28 Pages Posted: 23 Apr 2009 Last revised: 7 May 2009
Date Written: April 21, 2009
In 2007, the New Jersey legislature repealed the death penalty, twenty five years after it had reinstated capital punishment. The U.S. Supreme Court suspended all executions in 1972 in Furman v. Georgia. The New Jersey Legislature restored the measure in 1982 - relying on specified aggravating and mitigating factors to cure the arbitrariness that the Supreme Court had declared made execution as random as being struck by lightning.
Of 228 death penalty trials 60 were sentenced to death, 57 death sentences were reversed on appeal. 9 condemned men remained on death row when the Legislature’s Study commission recommended repeal in 2007. No one was executed from reinstatement to the day the Legislature repealed capital punishment in December 2007, replacing execution with life imprisonment without parole.

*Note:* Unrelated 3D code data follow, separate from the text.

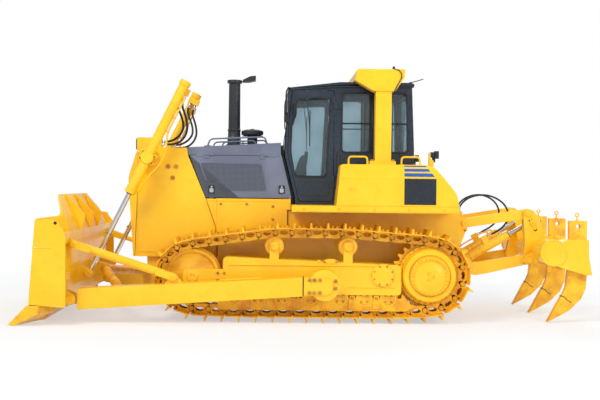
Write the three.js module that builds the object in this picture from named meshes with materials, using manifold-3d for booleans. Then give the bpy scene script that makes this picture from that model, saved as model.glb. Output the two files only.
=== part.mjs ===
// A large track-type bulldozer: semi-U blade at the front, three-shank ripper behind, enclosed cab with a
// roll-over frame, and one track on each side. Millimetres; +X forward, +Y to the operator's left, +Z up.
// The origin is on the ground, midway between the idlers and the sprockets, on the centre plane.
import * as THREE from "three";
import { mergeVertices } from "three/addons/utils/BufferGeometryUtils.js";
import Module from "manifold-3d";

const wasm = await Module();
wasm.setup();

// ---------- driving dimensions ----------

const GAP = 0.3; // between pieces that seat on each other
const RUN = 0.5; // least clearance of a pin in its bore, on the radius
const SWING = 6; // side clearance of a piece that swings beside another

const track = {
  gauge: 2000, // between the centre planes of the two tracks
  shoes: 41,
  shoeWidth: 560,
  plate: 12, // thickness of a shoe's plate
  grouser: 65, // height of the bar on a shoe
  grouserRoot: 17, // half width of the bar where it leaves the plate
  grouserTip: 7,
  plateOuter: 69, // from the line of the pins out to a plate's face
  railInner: 65, // from the line of the pins in to the face that rolls on the wheels
  railWidth: 42,
  railPlace: 76, // of a rail's middle from the track's centre plane
  slack: GAP, // between the rail and the rollers it runs on
  bend: 3, // more room at the idler, where the rail turns in short straights
};
const groundPin = track.plateOuter + track.grouser;

const idler = { x: 1525, z: 570, r: 350, width: 212, flange: 22, flangeWidth: 96 };
const sprocket = {
  x: -1525, z: 610, pinR: 451, teeth: 26, tip: 24, root: 36, width: 76,
  drumR: 340, coverR: 252, drumOut: 215, coverOut: 262, hubIn: -290,
};
const roller = { xs: [980, 680, 370, 0, -380, -690, -1000], r: 110, half: 148 };
const carrier = { xs: [475, -475], z: 970, r: 105, half: 130, stand: 118 };
const frameBeam = { front: 1135, rear: -1165, top: 830, bottom: 352, half: 165 };

const hull = { half: 600, belly: 450, bay: 1172, rear: -2000, nose: 2180 };
const deck = { z0: 1415, z1: 1500, front: 255, rear: -1890, half: 1222 };
const guard = { half: 662, bottom: 784, top: 2244, front: 2309, maskGap: 6 };
const hood = { half: 640, sheet: 14, split: 2146 };
const bay = { front: 1240, rear: 300 }; // the engine's room along X
const cab = {
  half: 684, wall: 46, roof: 3090, roofTop: 3142,
  frontFoot: 207, frontWaist: 362, frontHead: 289, waist: 2164, rearHead: -1341, rearFoot: -1376,
};
const fender = { inner: 712, outer: 1222, crease: 1866, top: 2036, lean: 60 };
const rops = {
  y0: 842, y1: 1030, x0: -1029, x1: -822, foot: fender.top + GAP, neck: 3000, under: 3165, top: 3280,
};

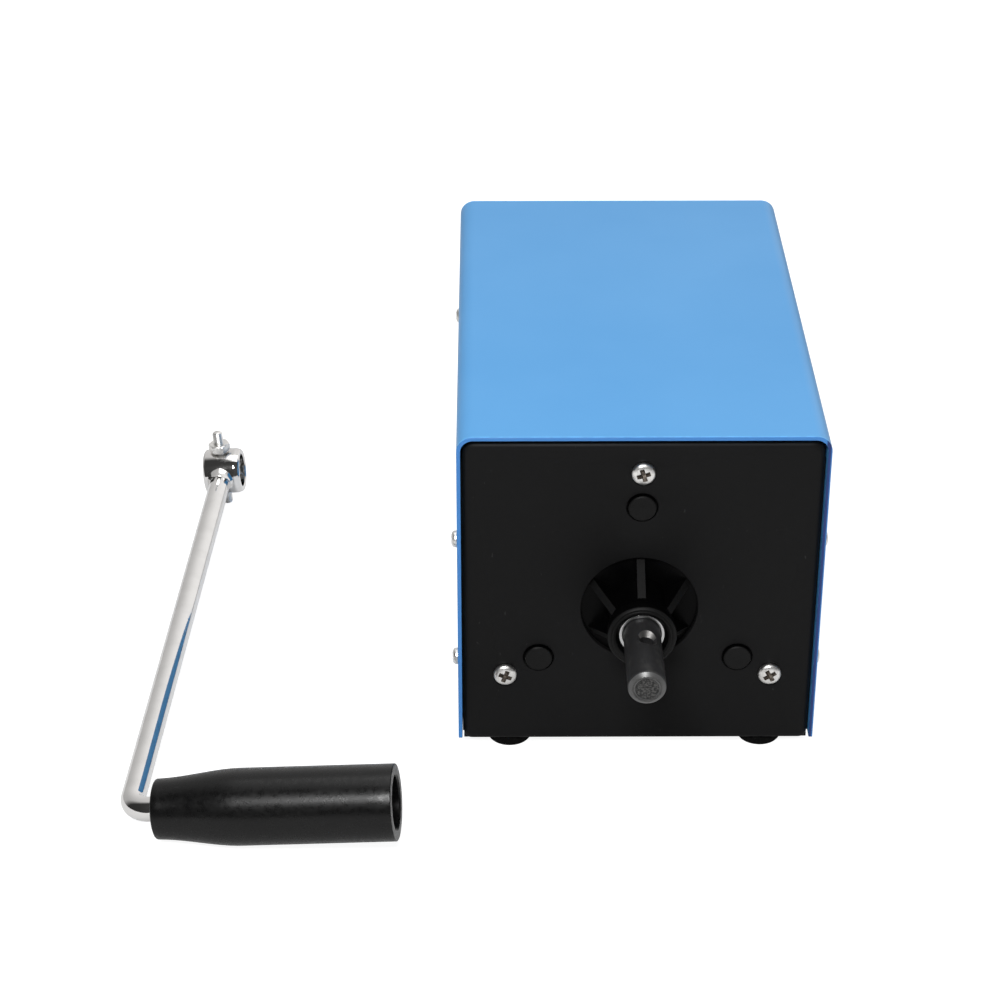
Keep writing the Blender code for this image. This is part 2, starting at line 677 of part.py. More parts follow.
def make_gearbox_bolts():
    """Long bolts through the rear cover and the ring gear into the front housing's posts."""
    seat = REAR_COVER_Y + REAR_COVER_THICKNESS + GAP
    tip = FLANGE_Y + 1.2 * MM
    profile = [(0, tip), (BOLT_RADIUS, tip), (BOLT_RADIUS, seat), (BOLT_HEAD_RADIUS, seat),
               (BOLT_HEAD_RADIUS, seat + BOLT_HEAD_HEIGHT), (0, seat + BOLT_HEAD_HEIGHT)]
    mesh = lathe("gearbox_bolt", profile, 10)
    for angle, word in zip(THIRDS, ("top", "left", "right")):
        x, z = on_circle(POST_CIRCLE, angle)
        place(f"gearbox_bolt_{word}", mesh, zinc(), (x, 0, AXIS_Z + z))


def make_input_shaft():
    """Black shaft with a chamfered, centre-drilled end and a cross hole for the crank's stud."""
    end = SHAFT_END_Y
    inner_end = INPUT_CARRIER_Y + CARRIER_THICKNESS
    profile = [(0, end + 1.2 * MM), (1.0 * MM, end + 0.4 * MM), (1.3 * MM, end),
               (SHAFT_RADIUS - SHAFT_CHAMFER, end), (SHAFT_RADIUS, end + 0.8 * MM),
               (SHAFT_RADIUS, inner_end), (0, inner_end)]
    drill = rod("drill", CROSS_HOLE_RADIUS, -10 * MM, 10 * MM, 16, "Z")
    drill.transform(Matrix.Translation((0, CROSS_HOLE_Y, 0)))
    place("crank_shaft", cut(lathe("crank_shaft", profile, 28), drill), black_oxide(), (0, 0, AXIS_Z),
          (0, SHAFT_REST_ANGLE, 0))


def carrier_mesh(name, front, bore):
    """A round plate with three pins behind it that carry the planets."""
    plate = prism(name, ring_points(CARRIER_RADIUS, 28), front, front + CARRIER_THICKNESS,
                  [ring_points(bore, 20)] if bore else ())
    pins = []
    for angle in THIRDS:
        outline = ring_points(PIN_RADIUS, 12, on_circle(PLANET_CIRCLE, angle))
        end = front + CARRIER_THICKNESS + GAP + GEAR_WIDTH
        pins.append(prism("pin", outline, front + CARRIER_THICKNESS / 2, end))
    return join(plate, *pins)


def make_planets(stage, front):
    for number, angle in enumerate(THIRDS, start=1):
        outline = outer_gear(PLANET_TEETH, planet_phase(angle))
        mesh = prism(f"{stage}_planet_{number}", outline, front, front + GEAR_WIDTH,
                     [ring_points(PIN_RADIUS + GAP, 12)])
        x, z = on_circle(PLANET_CIRCLE, angle)
        place(f"{stage}_planet_{number}", mesh, nylon(), (x, 0, AXIS_Z + z))


def make_gear_train():
    axis = (0, 0, AXIS_Z)
    place("input_carrier", carrier_mesh("input_carrier", INPUT_CARRIER_Y, SHAFT_RADIUS + GAP), steel(), axis)
    make_planets("first", FIRST_PLANET_Y)
    sun = prism("first_sun", outer_gear(SUN_TEETH, sun_phase()), FIRST_PLANET_Y, SECOND_CARRIER_Y - GAP)
    place("first_sun", sun, steel(), axis)
    place("second_carrier", carrier_mesh("second_carrier", SECOND_CARRIER_Y, 0), steel(), axis)
    make_planets("second", SECOND_PLANET_Y)


# ---------------------------------------------------------------- generator

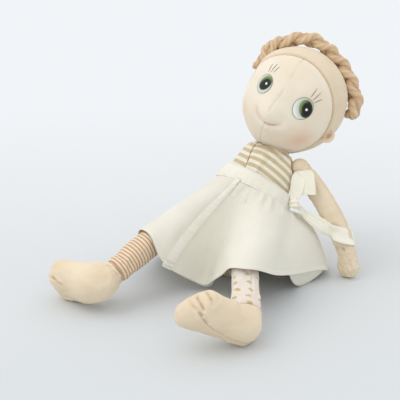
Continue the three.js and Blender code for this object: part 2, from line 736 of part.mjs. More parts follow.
// Cloth that would pass through a leg is lifted to lie over it
function overLegs(point, away) {
  const radius = legRadius + coverClear + away
  for (const line of hipLines) {
    for (let i = 0; i < line.length - 1; i++) {
      const [start, run] = [line[i], line[i + 1].clone().sub(line[i])]
      const span = Math.hypot(run.x, run.y)
      const part = ((point.x - start.x) * run.x + (point.y - start.y) * run.y) / span ** 2
      if (part < 0 || part > 1) continue
      const beside = Math.abs((point.x - start.x) * run.y - (point.y - start.y) * run.x) / span
      if (beside < radius) {
        const slope = Math.hypot(1, run.z / span)
        point.z = Math.max(point.z, start.z + part * run.z + slope * Math.sqrt(radius ** 2 - beside ** 2))
      }
    }
  }
  return point
}

const drapeOut = 0.65
const drapeDown = 0.4
function skirtPoint(u, v) {
  const turn = wrapStart - wrapTurn * u
  const away = lapRise * u
  const waistTurn = turn + wrapSkew
  const waistDistance = bandLine(waistTurn) - bandHeight / 2 - gap - cotton
  const waist = fromTorso(onTorso(waistTurn, waistDistance, bandClear + cotton + away))
  const hem = hemAt(turn)
  const outward = at(hem.x, hem.y, 0).normalize().multiplyScalar(away)
  hem.add(outward).setZ(hem.z + away)
  const shoulder = at(
    THREE.MathUtils.lerp(waist.x, hem.x, drapeOut),
    THREE.MathUtils.lerp(waist.y, hem.y, drapeOut),
    THREE.MathUtils.lerp(waist.z, hem.z, drapeDown),
  )
  return overLegs(new THREE.QuadraticBezierCurve3(waist, shoulder, hem).getPoint(v), away)
}
addPiece(doll, 'skirt', sheet(skirtPoint, ...skirtFacets, cotton), creamCotton)

// The facing strip lies on the skirt, along its free front edge
const facingClear = 1.2
const facingFacets = [2, 9]
const facingShare = 0.0075
function raised(surface, rise) {
  const step = slopeStep
  return (u, v) => {
    const near = surface(u, v)
    const along = surface(u - step, v).sub(near).negate()
    const down = surface(u, v < 1 ? v + step : v - step).sub(near).multiplyScalar(v < 1 ? 1 : -1)
    return near.addScaledVector(down.cross(along).normalize(), rise)
  }
}
const facingLift = raised(skirtPoint, -(cotton + facingClear))
const facingTopShare = 2.2
const facingStart = down => 1 - facingShare * THREE.MathUtils.lerp(facingTopShare, 1, down)
const facingPoint = (u, v) => facingLift(THREE.MathUtils.lerp(facingStart(v), 1, u), v)
addPiece(doll, 'skirt_facing', sheet(facingPoint, ...facingFacets, cotton), creamCotton)

// Ribbon: a knot at the left of the waist, one tail stood up and folded over, one laid over the arm

const ribbonLength = 60
const ribbonWidth = 13
const ribbonThickness = 0.8
const knotHalf = { x: 5, y: 4, z: 5 }
const knotTurn = 90
const ribbonFacets = [2, 12]

const knotAway = bandClear + bandThickness + knotHalf.x + gap
const knotPoint = fromTorso(onTorso(knotTurn, bandLine(knotTurn) + knotHalf.z, knotAway))
const knot = new THREE.SphereGeometry(1, ...smallFacets)
knot.scale(knotHalf.x, knotHalf.y, knotHalf.z)
knot.translate(knotPoint.x, knotPoint.y, knotPoint.z)
addPiece(doll, 'ribbon_knot', toSolid(knot), creamCotton)

// A flat ribbon along a line of points, its width turning from one direction to another
function ribbon(points, wideStart, wideEnd) {
  const line = tube(points)
  return sheet((u, v) => {
    const share = THREE.MathUtils.clamp(v, 0, 1)
    const tangent = line.getTangentAt(share)
    const across = wideStart.clone().lerp(wideEnd, share)
    across.addScaledVector(tangent, -across.dot(tangent)).normalize()
    return line.getPointAt(share).addScaledVector(across, (u - 0.5) * ribbonWidth)
  }, ...ribbonFacets, ribbonThickness)
}

// The short tail stands up from the knot, folds over and hangs before the arm
const shortTailShares = [
  [0, 0.03, 0.1], [-0.01, 0.06, 0.21], [-0.01, 0.075, 0.31], [0.01, 0.083, 0.375],
  [0.058, 0.1, 0.383], [0.1, 0.117, 0.31], [0.117, 0.117, 0.19], [0.133, 0.117, 0.06],
]
const shortTail = shortTailShares.map(share => at(...share).multiplyScalar(ribbonLength).add(knotPoint))
const shortTailAcross = { start: at(0.3, 0.95, 0), end: at(0.87, 0.5, 0) }
addPiece(doll, 'ribbon_tail_short', ribbon(shortTail, shortTailAcross.start, shortTailAcross.end), creamCotton)

// The long tail leaves the knot and is laid round the forearm; places on the arm are by its radius
const longTailShares = [[0.097, 0.025, -0.05], [0.2, 0.09, -0.19]]
const roundArmShares = [
  [0.57, -0.75, -1.27, 0], [0.6, 0.37, -1.4, 0], [0.63, 1.27, -0.62, -0.12], [0.65, 1.47, 0.5, -0.37],
]
const armAt = share => armForm.line.getPointAt(share).applyMatrix4(arms.left.matrixWorld)
const longTail = [
  ...longTailShares.map(share => at(...share).multiplyScalar(ribbonLength).add(knotPoint)),
  ...roundArmShares.map(([down, ...share]) => at(...share).multiplyScalar(armRadius).add(armAt(down))),
]
const armRun = armAt(roundArmShares[0][0]).sub(armAt(roundArmShares[3][0])).normalize()
addPiece(doll, 'ribbon_tail_long', ribbon(longTail, armRun, armRun), creamCotton)

export default doll
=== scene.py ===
import math

import bpy
import numpy as np
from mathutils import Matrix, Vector


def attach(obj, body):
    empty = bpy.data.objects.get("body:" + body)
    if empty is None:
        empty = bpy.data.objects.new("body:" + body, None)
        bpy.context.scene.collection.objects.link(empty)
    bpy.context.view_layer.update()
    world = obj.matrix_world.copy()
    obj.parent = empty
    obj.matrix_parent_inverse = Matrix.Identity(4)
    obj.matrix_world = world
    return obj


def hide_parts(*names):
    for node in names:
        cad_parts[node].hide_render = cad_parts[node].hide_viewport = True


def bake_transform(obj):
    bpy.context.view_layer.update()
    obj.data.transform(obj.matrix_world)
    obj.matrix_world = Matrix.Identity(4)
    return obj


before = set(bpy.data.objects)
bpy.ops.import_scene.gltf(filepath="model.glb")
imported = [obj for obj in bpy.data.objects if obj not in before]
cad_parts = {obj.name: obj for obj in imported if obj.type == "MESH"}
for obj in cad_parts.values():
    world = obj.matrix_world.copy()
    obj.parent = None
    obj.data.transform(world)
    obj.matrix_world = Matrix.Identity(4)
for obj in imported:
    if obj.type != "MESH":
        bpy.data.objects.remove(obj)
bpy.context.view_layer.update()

# The camera stands where the photograph was taken from: 30 degrees round to the doll's left and
# 20 degrees above it, a little under a metre away. The doll sits at the origin.
EYE = Vector((0.38504, -0.72795, 0.37040))
VIEW = Vector((-0.46985, 0.81380, -0.34202))
LENS_MM = 87.57
bpy.ops.object.camera_add(location=EYE, rotation=VIEW.to_track_quat("-Z", "Y").to_euler())
camera = bpy.context.object
camera.name = "camera"
camera.data.lens = LENS_MM
bpy.context.scene.camera = camera
bpy.context.scene.view_settings.view_transform = "Standard"


# The floor is one wide pale sheet, which fills the view, under a soft sun at the upper left and an even pale
# sky.
# Its colour is painted lighter towards its far side: painted light, standing in for the light's fall-off.
def dye(red, green, blue):
    """A colour as it is seen, 0 to 255, as the shader's own numbers"""
    def linear(value):
        share = value / 255
        return share / 12.92 if share <= 0.04045 else ((share + 0.055) / 1.055) ** 2.4
    return linear(red), linear(green), linear(blue), 1.0


class Wire:
    """A value on its way through a material: sums on it add Math nodes"""

    def __init__(self, look, socket):
        self.look, self.socket = look, socket

    def maths(self, operation, *others):
        return self.look.sum(operation, self, *others)

    def __add__(self, other):
        return self.maths("ADD", other)

    def __mul__(self, other):
        return self.maths("MULTIPLY", other)

    def __sub__(self, other):
        return self.maths("SUBTRACT", other)

    def __rsub__(self, other):
        return self.look.sum("SUBTRACT", other, self)

    def __truediv__(self, other):
        return self.maths("DIVIDE", other)

    def __pow__(self, other):
        return self.maths("POWER", other)

    __radd__, __rmul__ = __add__, __mul__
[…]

The New Jersey courts took their mandate to avoid arbitrariness with utmost earnestness and approached their task with scientific rigor. The Office of the Public Defender, in its mission to "save lives" used advanced statistical methods to examine death penalty outcomes across a spectrum of circumstances. The Supreme Court appointed a Special Master to determine if racial or other impermissible disparity tainted the death sentences. The Supreme Court itself used what Justice Alan Handler (a death penalty opponent) called "super due process" and Justice John Wallace labeled "exacting review"-- a fusion of the lessons of the 5th, 6th, 8th, and 14th amendments. It was this process, not, as some detractors would argue, obstruction, that led to the lack of executions.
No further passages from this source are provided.